— BEGIN —
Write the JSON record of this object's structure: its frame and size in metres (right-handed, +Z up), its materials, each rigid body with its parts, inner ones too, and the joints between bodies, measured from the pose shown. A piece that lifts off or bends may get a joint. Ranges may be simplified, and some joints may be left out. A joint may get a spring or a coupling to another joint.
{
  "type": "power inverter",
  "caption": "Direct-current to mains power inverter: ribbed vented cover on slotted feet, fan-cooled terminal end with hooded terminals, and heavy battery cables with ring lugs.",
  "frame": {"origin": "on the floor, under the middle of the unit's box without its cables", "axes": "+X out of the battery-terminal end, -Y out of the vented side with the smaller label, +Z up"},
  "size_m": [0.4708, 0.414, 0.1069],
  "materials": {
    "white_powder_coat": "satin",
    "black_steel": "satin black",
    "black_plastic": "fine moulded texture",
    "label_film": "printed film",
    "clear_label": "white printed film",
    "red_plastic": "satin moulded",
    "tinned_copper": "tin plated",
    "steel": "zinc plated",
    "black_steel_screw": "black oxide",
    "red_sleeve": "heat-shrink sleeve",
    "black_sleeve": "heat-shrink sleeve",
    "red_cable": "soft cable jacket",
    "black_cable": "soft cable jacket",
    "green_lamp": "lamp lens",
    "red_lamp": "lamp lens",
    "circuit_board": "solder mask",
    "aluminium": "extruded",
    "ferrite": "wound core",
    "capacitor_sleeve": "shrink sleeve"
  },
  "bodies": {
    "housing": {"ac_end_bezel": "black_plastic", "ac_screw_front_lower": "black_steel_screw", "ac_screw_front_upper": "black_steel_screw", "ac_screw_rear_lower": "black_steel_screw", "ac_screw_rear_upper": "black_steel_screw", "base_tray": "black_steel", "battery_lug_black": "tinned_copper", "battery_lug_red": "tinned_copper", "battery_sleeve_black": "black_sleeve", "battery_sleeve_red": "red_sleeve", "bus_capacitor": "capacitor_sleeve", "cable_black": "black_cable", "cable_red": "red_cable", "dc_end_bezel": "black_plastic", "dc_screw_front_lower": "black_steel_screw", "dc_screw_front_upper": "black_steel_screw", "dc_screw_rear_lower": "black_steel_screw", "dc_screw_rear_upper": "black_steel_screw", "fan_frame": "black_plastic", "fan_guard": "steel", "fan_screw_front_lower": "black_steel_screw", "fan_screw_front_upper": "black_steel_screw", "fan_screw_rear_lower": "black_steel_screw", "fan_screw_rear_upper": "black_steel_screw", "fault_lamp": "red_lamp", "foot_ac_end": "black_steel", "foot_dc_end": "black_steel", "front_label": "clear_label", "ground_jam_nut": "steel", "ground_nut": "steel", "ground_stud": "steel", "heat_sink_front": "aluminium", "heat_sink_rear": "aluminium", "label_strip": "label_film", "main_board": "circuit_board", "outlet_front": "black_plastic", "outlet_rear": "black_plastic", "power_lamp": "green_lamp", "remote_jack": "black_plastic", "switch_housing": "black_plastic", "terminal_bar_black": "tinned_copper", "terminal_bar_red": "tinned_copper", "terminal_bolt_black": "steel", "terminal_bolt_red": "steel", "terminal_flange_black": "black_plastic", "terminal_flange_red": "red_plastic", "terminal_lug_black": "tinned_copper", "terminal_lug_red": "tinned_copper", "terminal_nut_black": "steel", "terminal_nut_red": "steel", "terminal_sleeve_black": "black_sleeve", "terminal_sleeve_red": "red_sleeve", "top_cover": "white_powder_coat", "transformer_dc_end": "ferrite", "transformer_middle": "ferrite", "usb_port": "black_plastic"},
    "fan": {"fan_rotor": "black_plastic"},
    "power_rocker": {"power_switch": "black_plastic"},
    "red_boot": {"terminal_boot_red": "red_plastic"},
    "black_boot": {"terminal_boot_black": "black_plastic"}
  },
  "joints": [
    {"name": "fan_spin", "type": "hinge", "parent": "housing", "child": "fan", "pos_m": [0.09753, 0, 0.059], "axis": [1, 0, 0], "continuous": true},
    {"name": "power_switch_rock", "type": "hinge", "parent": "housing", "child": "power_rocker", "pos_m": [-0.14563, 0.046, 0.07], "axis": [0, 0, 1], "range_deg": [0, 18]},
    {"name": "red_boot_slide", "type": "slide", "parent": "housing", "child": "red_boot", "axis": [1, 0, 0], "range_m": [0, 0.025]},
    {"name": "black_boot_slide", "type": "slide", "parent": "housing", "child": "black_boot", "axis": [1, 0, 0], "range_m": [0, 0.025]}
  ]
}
— END —
— BEGIN —
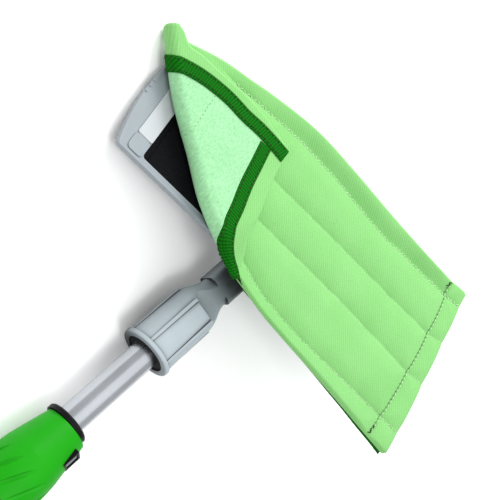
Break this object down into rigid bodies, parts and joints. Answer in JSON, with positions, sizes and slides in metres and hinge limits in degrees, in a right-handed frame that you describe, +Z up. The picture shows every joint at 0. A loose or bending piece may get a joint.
— END —
What to work on: Tally the lines of the listing in which the word "that" occurs, and state the total alone.

Response: 2